Why won’t the school acknowledge that they’re punishing him for the boycott call, at least? Obviously they’re not opposed to taking money from someone who’s pro-choice. Culverhouse’s views can’t have been a secret when he made that $26.5 million pledge. The university was probably understandably peeved that he was giving them bad press by encouraging students to boycott despite the fact that they had nothing to do with the new abortion law’s passage, so they told him to hit the bricks. Culverhouse is eager to tie this dispute to abortion politics, I assume, because it makes him a sort of pro-choice martyr among his likeminded friends. But why is the school so reluctant to admit its motives?
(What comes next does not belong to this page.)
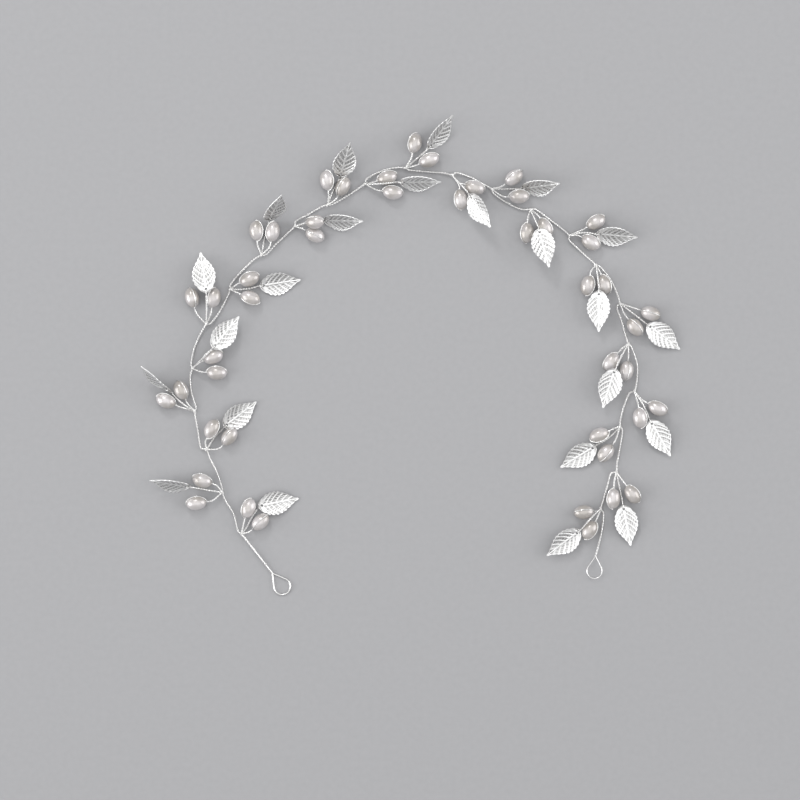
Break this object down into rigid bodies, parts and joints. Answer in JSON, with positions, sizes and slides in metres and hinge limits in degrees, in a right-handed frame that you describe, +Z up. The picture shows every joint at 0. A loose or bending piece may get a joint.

Is it, as one expert told the AP, because it fears the dispute “could pressure more politically liberal donors to cut off support to the university”? Rejecting Culverhouse’s money over the boycott call might lead other pro-choice donors to withhold they money in a sort of sympathy strike. As painful as it was for U of A to part with $26.5 million, it could get worse if they’re viewed as hostile to abortion supporters. There may be some sort of legal issue too if the school is seen as picking sides in an abortion debate given that U of A is a state actor and operates as a 501(c)(3) nonprofit, although I’ll leave it to legal eagles to hash that out, if so. Presumably it’s not actionable discrimination for a state institution to decline to accept a gift from you because of your political viewpoint. Imagine that — a First Amendment right to make the state take your money.